10 points by ent101 on Sept 27, 2021 | hide | past | favorite | 15 comments



Dropbox missed the storage. Why did Dropbox fail to become something like Backblaze? That itself is huge.

Dropbox remained in sync, did not innovate, until everyone caught up.

Why didn’t Dropbox address privacy problems, like offering m end to end encryption until other providers are offering one by one (either by default or as an option in their APIs)? Or something like Apple keychain?

Instead they brought NSA people on board and changed their terms of service for worse.

How about tens of important features that AWS offers, like KMS or Google’s version?

How about Photos back up and sync solutions like Google photos or Amazon? Yeah, now they have a half baked.

How about more flexible pricing as with any other provider?

I can go on and on.


It's too easy to copy and they have no large platform effect. Now, they're trying to expand into some sort of "office suite" software, but they're competing with Microsoft and Google, which invented the stuff.


I stopped using Dropbox when their client started telling me that my filesystem was not supported and suggested that I do something about it, so I did and uninstalled Dropbox. But I'm just one user, and I think their Linux user base is tiny.

They stopped supporting encrypted Linux filesystems and became like one of the services they wanted to replace 15 years ago from my perspective.

The "narrative" is that Dropbox vs. Box is similar to Slack vs. Teams: didn't really "go enterprise". I'm not privy to the real reasons, though.


What're you using instead?


Box and Google Drive.


One observation - They put a lot of money and marketing capital behind products like "Paper" which was their version of google docs. I used Paper because I was curious but in the end it was not as good as many free options out there. And literally no one else I've ever worked with uses it.

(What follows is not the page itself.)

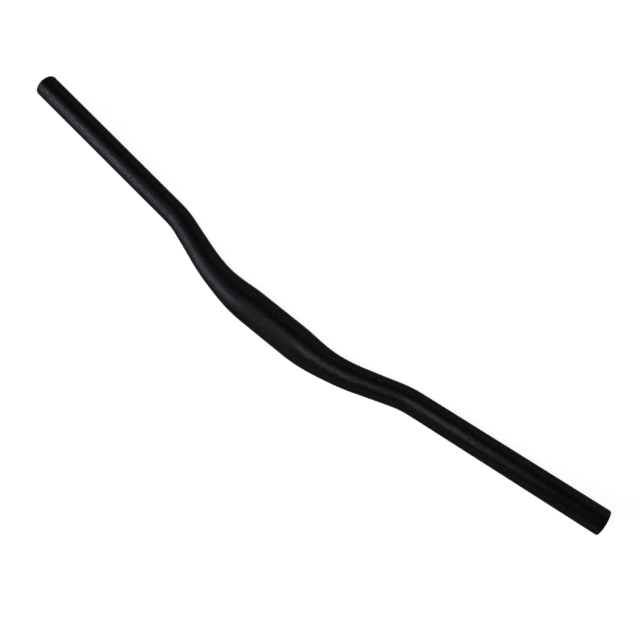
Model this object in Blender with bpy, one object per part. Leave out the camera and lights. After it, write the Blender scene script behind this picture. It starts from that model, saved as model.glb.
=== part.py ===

So idk as a Dropbox user it seems like they should've focused on what they do best (file sync/storage), expand market share that way, vs. diversify into half baked ancillary products. This was a few years ago when they had a stronger foothold and file storage wasn't completely commoditized. Hindsight is of course always 20/20 however.


That's a name I haven't heard in a while!

Brutal competition, vs...

Just keeping the file on the disk and not sharing it

USB Thumb Drives

Emailing a file (lawyers and accountants say you should password protect a sensitive file and email)

Numerous ways to upload a file to a web site

Bittorrent

Box (comes with an enterprise sales force that leans in)

Google, Microsoft, Adobe, Apple and others

---

The last two lines are the direct competition. Dropbox had some first mover advantage which could have become a durable lead thanks to network effects. They were boxed in from all sides though. Notably some competitors already had huge user bases and a dropbox-like product was a good complement for their other offerings.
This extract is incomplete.